What are two reasons why it is useful for analysts to know the average age of a company’s fixed assets?

A
  1. It helps identify older, less efficient assets, which may make the firm less competitive.
  2. An analyst can estimate when major capital expenditure will be required, helping forecast when the firm may face significant financing requirements
25
Q

What are three useful calculations regarding a firm’s fixed assets?

A
  1. Average Age
  2. Average Depreciable Life
  3. Remaining Useful Life
26
Q

How is Average Age calculated?

A
27
Q

How is Average Depreciable Life calculated?

A

Gross Investment is the original cost of the asset. Gross investment is before deductig accumulated depreciation

28
Q

How is Remaining Useful Life calculated?

A

***Net Investment = Original Cost - Accumulated Depreciation

29
Q

What are the two types of leases?

A
  1. Finance lease - essentially a purchase of an asset that is financed by with debt. Lessee will add equal amounts to both assets and liabilities on the balance sheet. Over the term, the lessee will recognize depreciation expense on the asset and interest expense on the liability
  2. Operating lease - essentially a rental agreement.

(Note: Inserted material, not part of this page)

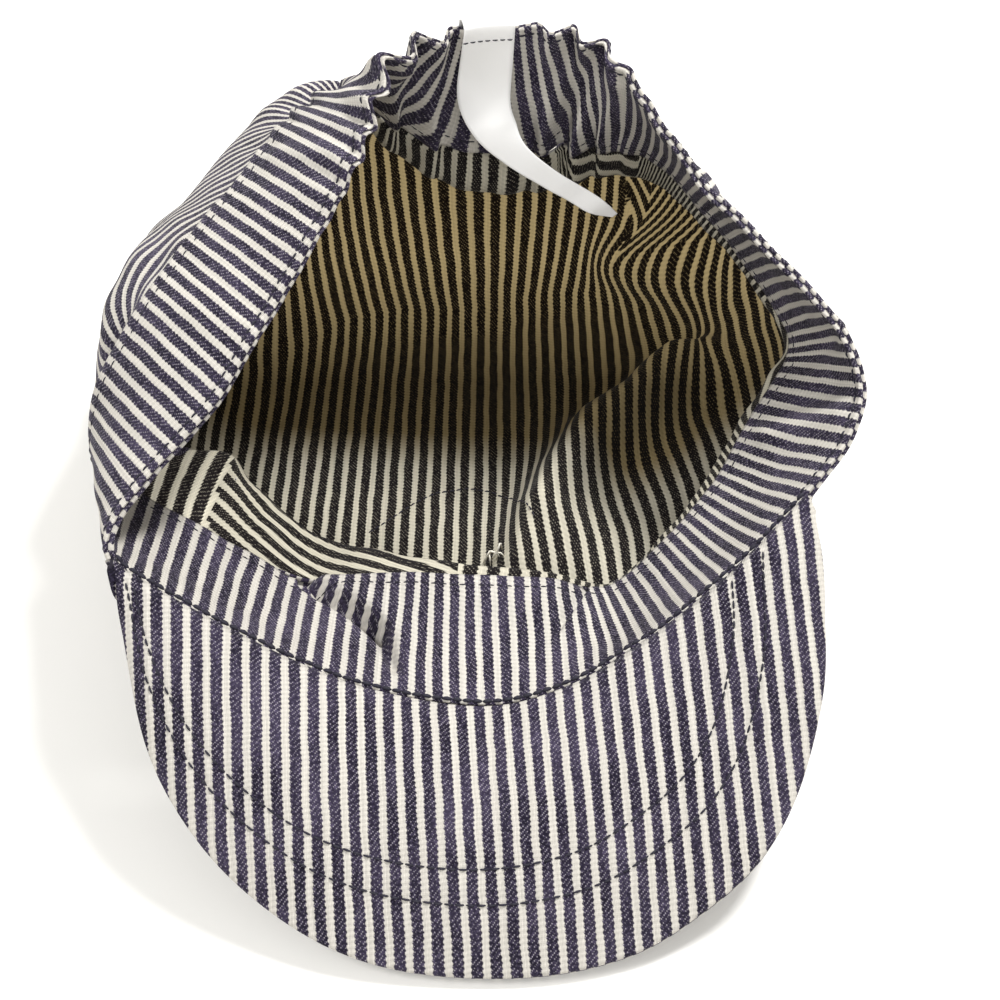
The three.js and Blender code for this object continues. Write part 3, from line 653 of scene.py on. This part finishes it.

The periodic lease payments are simply recognized as rental expense.
30
Q

What are the benefits (5) of leasing?

A
  1. Less-costly financing (ie no down payment)
  2. Reduced risk of obsolescence (at the end of lease you can return it)
  3. Less restrictive provisions
  4. Off-balance sheet financing (no liability is reported on b/s)
  5. Tax reporting advantages (in US can create a synthetic lease where the lease is treated as an ownership position for tax reporting)
31
Q

Under IFRS, when is a lease considered a finance lease?

A

if substantially all the rights and risks of ownership are transferred to the lessee

32
Q

Under GAAP, when is a lease considered a finance lease?

A

If any one of the following criteria is met :

  1. If the title of the asset is transferred to the lesse at the end of the lease period
  2. A bargain purchase option exists.
  3. The lease period is 75% or more of the asset’s economic life
  4. The PV of the lease payments is 90% of more of the fair value of the leased asset
33
Q

How does the Lessee (ie “Renter”) report an Operating Lease on its Financial Statements?

A
  • At inception, no entry is made
  • During the lease, rent expense is recognized in the lessee’s income statment
  • In the cash flow statement, the lease payment is reported as an outflow from operating activities
34
Q

How does the Lessee (ie “Renter”) report a Finance Lease on its Financial Statements?

A
  • At inception, the lower of the PV of future minimum lease payments or the fair value is recognized as an asset and liability on the b/s
  • Over the term, the asset is depreciated and depreciation expense as well as interest expense is reported in the income statement.
35
Q

What types of lease disclosures are required under GAAP ?

A
  • The lessee must disclose the lease payments that are due in each of the next five yrs
  • Payments after 5 years can be aggregrated
36
Q

From the Lessor’s perspective, what are the two types of leases?

A
  1. Sales-Type Lease: is treated as if the lessor sold the asset and provided the financing to the buyer
  2. Direct Financing Lease: the lessor is simply providing a financing function to the lessee.